Schultz: Die Nennung dieser beiden Märkte ist aufgrund ihrer Größe und Fungibilität nachvollziehbar. Es kommt aber – wie immer – auf das Timing an. Paris sehen wir aufgrund des fehlenden Mietsteigerungspotenzials derzeit nicht als „Investment Case“. Bei Spitzenobjekten im Bürosektor sprechen wir hier dank der ungebrochenen Nachfrage aus Asien und dem Mittleren Osten von Ankaufrenditen von unter 3,5% mit Tendenz zu 3,0%. Hier kann man durchaus auch einmal auf der Verkäuferseite stehen.

IPE Institutional Investment: London?
Schultz: England als Markt ist langfristig immer attraktiv, aber derzeit sind wir gerade in London eher auf der Verkäuferseite. Ähnlich wie in Paris ist die Nachfrage sehr hoch, ich würde fast sagen zu hoch. So gilt es auch hier, die eine oder andere Opportunität im Verkauf wahr zu nehmen. Auch bei den aus unserer Sicht interessanten „Secondary Cities“ wie Manchester ist der Renditeaufschlag für Spitzenobjekte mit weniger als 100 Basispunkten gegenüber der City of London derzeit zu gering.

IPE Institutional Investment: Lassen sie uns noch einen Blick nach Österreich werfen, wie sehen Sie den Markt?
Schultz: In Wien sind wir recht aktiv und suchen unsere Möglichkeiten. Zwar ist der Markt auch eng, die Opportunitäten begrenzt.

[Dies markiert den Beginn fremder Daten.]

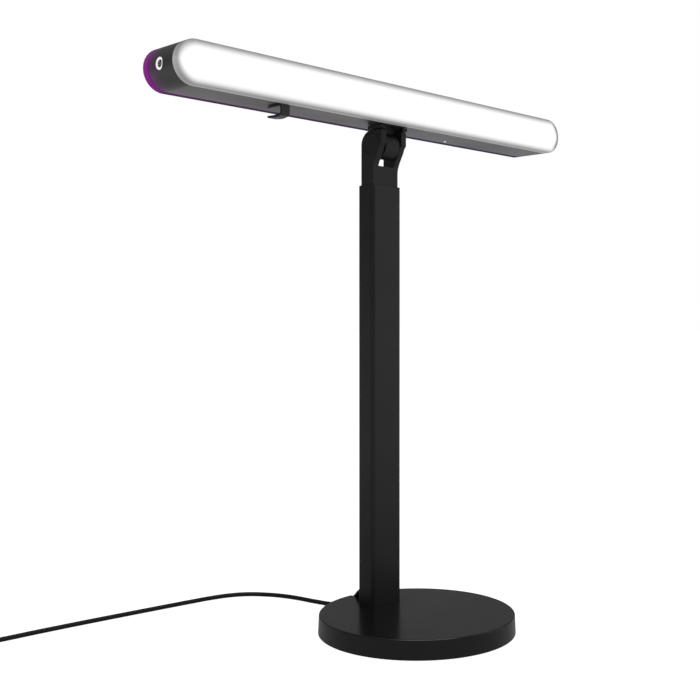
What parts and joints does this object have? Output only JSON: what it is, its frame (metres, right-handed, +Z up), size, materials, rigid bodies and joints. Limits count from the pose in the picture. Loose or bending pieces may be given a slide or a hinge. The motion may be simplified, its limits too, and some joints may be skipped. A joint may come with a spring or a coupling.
{
  "type": "desk light bar",
  "caption": "Long lit bar that tilts on a telescoping rectangular post standing on a round weighted base, with a side power button, a coloured rear light and a lead with a plug.",
  "frame": {"origin": "centre of the round base, on the plane it stands on", "axes": "+X along the light bar, away from the power button; -Y the side the main light faces; +Z up, along the post"},
  "size_m": [0.4395, 0.2345, 0.3516],
  "materials": {
    "black_metal": "fine matt powder coat",
    "black_plastic": "fine moulded texture",
    "housing_plastic": "satin, slightly glossy",
    "rubber": "matt",
    "steel": "zinc plated",
    "weight_iron": "as cast",
    "aluminium": "mill finish",
    "opal_white": "opal diffusing plastic, lit white",
    "colour_panel": "frosted diffusing plastic, lit in changing colours",
    "circuit_board": "solder mask",
    "cord_sheath": "smooth satin sheath"
  },
  "bodies": {
    "base": {"base_cover": "black_metal", "base_weight": "weight_iron", "base_plate": "black_plastic", "foot_pad": "rubber", "cover_screw_1": "steel", "cover_screw_2": "steel", "cover_screw_3": "steel", "post_screw_1": "steel", "post_screw_2": "steel", "post_foot": "weight_iron", "outer_tube": "black_metal", "cord_grommet": "rubber", "coiled_lead": "cord_sheath", "power_cord": "cord_sheath", "power_cord_coil": "cord_sheath", "power_cord_tail": "cord_sheath", "cord_tie": "rubber", "usb_plug_body": "black_plastic", "usb_plug_shell": "steel"},
    "mast": {"inner_tube": "black_metal", "slider_shoe": "opal_white", "friction_spring": "steel", "fork_head": "black_plastic", "pivot_bolt": "steel", "pivot_nut": "steel", "pivot_cap_left": "black_plastic", "pivot_cap_right": "black_plastic", "friction_washer_left": "black_plastic", "friction_washer_right": "black_plastic", "mast_lead": "cord_sheath"},
    "light_bar": {"tilt_bracket": "black_plastic", "bracket_screw_1": "steel", "bracket_screw_2": "steel", "bar_housing": "housing_plastic", "front_diffuser": "opal_white", "rear_diffuser": "colour_panel", "light_guide": "opal_white", "front_led_board": "circuit_board", "heat_spreader": "aluminium", "rear_led_board": "circuit_board", "control_board": "circuit_board", "tact_switch": "steel", "button_ring": "opal_white", "cable_clip": "black_plastic", "status_light": "opal_white", "head_lead": "cord_sheath"},
    "power_button": {"power_button": "black_plastic"}
  },
  "joints": [
    {"name": "height_slide", "type": "slide", "parent": "base", "child": "mast", "axis": [0, 0, 1], "range_m": [0, 0.15]},
    {"name": "head_tilt", "type": "hinge", "parent": "mast", "child": "light_bar", "pos_m": [0, 0.03035, 0.314], "axis": [1, 0, 0], "range_deg": [-90, 0]},
    {"name": "power_press", "type": "slide", "parent": "light_bar", "child": "power_button", "axis": [1, 0, 0], "range_m": [0, 0.0005], "stiffness_N_per_m": 600, "springref_m": -0.0005}
  ]
}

Dies ist allerdings auch eine Chance, das Leerstandniveau war immer im einstelligen Prozentbereich und das Mietniveau im Vergleich zu anderen europäischen Märkten sehr stabil. Wien ist die zweitgrößte deutschsprachige Stadt, wächst aktuell um gut 25.000 Einwohner pro Jahr. Die Spitze im Bürosektor liegt bei rund 4,5%, die Tendenz geht aber auch hier eher Richtung 4,2%.

IPE Institutional Investment: Letzte Frage – was sollten Investoren beachten, die verstärkt im Ausland nach Anlageopportunitäten suchen?
Schultz: Je weiter weg von der Heimat, desto stärker und vermietungssicherer hinsichtlich ihrer Lage- und Objektqualität sollten die Immobilien sein. Hier sollten keine Kompromisse gemacht werden. Bei Developments braucht man viel lokales Know-how, da sollte als Anleger nicht der zweite vor dem ersten Schritt gemacht werden.

IPE Institutional Investment: Herr Schultz, besten Dank für diese vielschichtigen Einblicke.